In September 2011, the International Chamber of Commerce (the ICC) held two events—one in Paris and one in New York—for the purpose of releasing the long-anticipated new version of its Arbitration Rules (the new Rules). As the ICC is the most widely-used international arbitration institution in the world, the changes heralded by the new Rules are important to any company involved in international commerce. The new Rules become effective on 1 January 2012.
The new Rules present some major revisions to the current version of the ICC Arbitration Rules (in effect since 1998), including the addition of several new articles (e.g., ”Joinder of Additional Parties”, “Multiple Contracts” and “Consolidation of Arbitrations”) and the addition of two new Appendices (IV and V). Overall, the changes provide for increased efficiency and improved neutrality to the ICC Arbitration Rules, and demonstrate a progressive evolution of the ICC arbitration regime.
The most important improvement to the efficiency of the ICC Arbitration Rules is the new, mandatory case management conference provision (new Article 24), which requires that the arbitrators convene a case management conference at the outset of the arbitration, with the parties present, both to establish a procedural timetable for the arbitration and to adopt efficient case management techniques (new Article 24 (1)). Far from simply imposing another formality on the arbitral process, this change mandates an entirely new approach in which the arbitrators and the parties must discuss and determine the most efficient way of proceeding with the arbitration. This change is supported by numerous other new efficiencies in the rules, including a new rule requiring that arbitrators confirm their availability in writing before agreeing to handle a case (new Article 11(2)), a new rule requiring both parties and arbitrators “to make every effort to conduct the arbitration in an expeditious and cost-effective manner” (new Article 22(1)), and a new rule allowing arbitrators to request the attendance of the in-house lawyers of the parties at case management conferences (new Article 24 (4)).

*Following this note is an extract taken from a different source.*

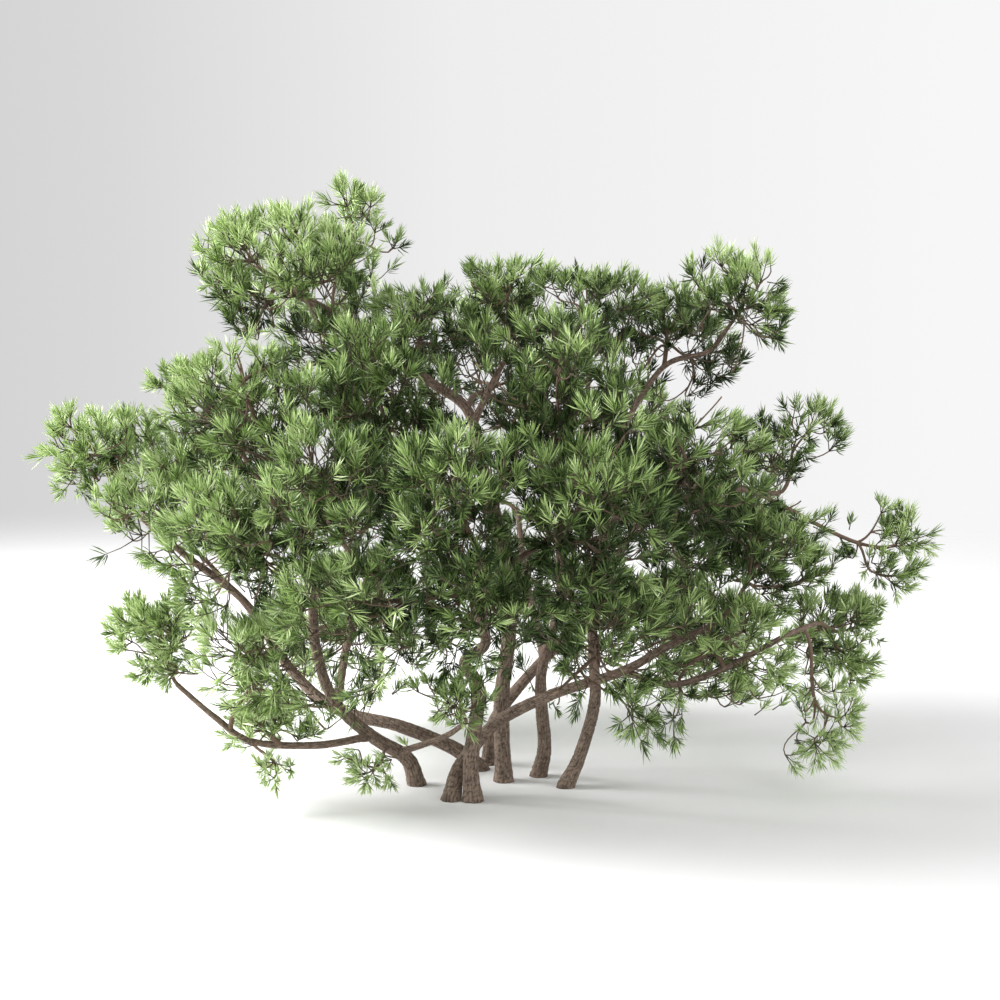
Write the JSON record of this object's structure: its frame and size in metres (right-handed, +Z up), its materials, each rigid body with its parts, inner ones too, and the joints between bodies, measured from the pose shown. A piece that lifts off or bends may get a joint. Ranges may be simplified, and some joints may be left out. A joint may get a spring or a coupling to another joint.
{
  "type": "pine tree",
  "caption": "Shrubby many-stemmed pine: bare leaning stems from one root, forking boughs and loose rounded tufts of needle shoots with gaps of sky between them.",
  "frame": {"origin": "middle of the flat cut under the middle stem, at ground level", "axes": "+Z up; +X to the viewer's right when the plant is seen from the pictured side, along its greatest width; -Y towards that viewer"},
  "size_m": [2.2651, 1.9201, 1.5472],
  "materials": {
    "bark_stem": "rough, fissured brown-grey bark",
    "bark_bough": "rough bark, slightly redder and finer than on the stems",
    "foliage": "matt green needles in sprays on thin twigs"
  },
  "bodies": {
    "root": {"stem_middle": "bark_stem", "stem_left": "bark_stem", "stem_back_left": "bark_stem", "stem_front": "bark_stem", "stem_front_right": "bark_stem", "stem_back": "bark_stem", "stem_right_inner": "bark_stem", "stem_right": "bark_stem", "bough_low_left": "bark_bough", "bough_low_front": "bark_bough", "bough_top_right": "bark_bough", "bough_top_middle": "bark_bough", "bough_back_left": "bark_bough", "bough_back": "bark_bough", "bough_front_right": "bark_bough", "bough_low_right": "bark_bough", "foliage_top_left_tip": "foliage", "foliage_top_left_outer": "foliage", "foliage_top_left_inner": "foliage", "foliage_top_left_back": "foliage", "foliage_left_shoulder": "foliage", "foliage_left_tip": "foliage", "foliage_left_upper": "foliage", "foliage_left_lower": "foliage", "foliage_left_front": "foliage", "foliage_left_back": "foliage", "foliage_left_low_front": "foliage", "foliage_top_middle_left": "foliage", "foliage_top_middle": "foliage", "foliage_top_middle_right": "foliage", "foliage_top_front_left": "foliage", "foliage_top_front_right": "foliage", "foliage_top_back": "foliage", "foliage_top_right_inner": "foliage", "foliage_top_right": "foliage", "foliage_front_left": "foliage", "foliage_front_middle": "foliage", "foliage_front_right": "foliage", "foliage_right_front": "foliage", "foliage_right_shoulder": "foliage", "foliage_right_outer": "foliage", "foliage_far_right": "foliage", "foliage_back_left": "foliage", "foliage_back_right": "foliage", "foliage_back_far_right": "foliage", "foliage_low_left": "foliage", "foliage_low_left_outer": "foliage", "foliage_low_left_under": "foliage", "foliage_low_front_left": "foliage", "foliage_low_front": "foliage", "foliage_low_front_right": "foliage", "foliage_low_right": "foliage", "foliage_low_right_outer": "foliage", "foliage_hanging_right": "foliage", "foliage_low_back_right": "foliage", "foliage_low_back": "foliage", "foliage_low_back_left": "foliage", "foliage_low_front_sprays": "foliage", "foliage_low_left_tip": "foliage", "foliage_low_middle_tip": "foliage"}
  },
  "joints": []
}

The new Rules also provide for improved neutrality by expressly requiring that arbitrators not only be “independent,” but also “impartial” (new Articles 11 (1) and (2)). To avoid abusive challenges to arbitrators on the ground of impartiality, however, the new Rules have set an objective standard for determining whether an arbitrator is impartial (“reasonable doubts as to the arbitrator’s impartiality”) (authors’ emphasis) that is lower than the subjective standard applied to arbitrator independence (mere appearance “in the eyes of the parties”).
The new Rules also provide for some major development in the evolution of the ICC system, including
- The integration of an emergency arbitrator provision, which, subject to opt-out by the parties, permits the parties to seek expedited injunctive relief from an “emergency arbitrator” before the constitution of the arbitral tribunal (new Article 29).
- New provisions that allow the ICC Court to make prima facie rulings on whether an arbitration can proceed among multiple parties and/or multiple contracts, whether a third-party can be joined to the arbitration, and whether two separate arbitration proceedings can be consolidated before one tribunal (new Articles 6-10).
- The opening of ICC proceedings to investment treaty arbitrations, by, for example, contemplating the possibility of States as parties to ICC arbitrations (new Article 13 (4) (a)).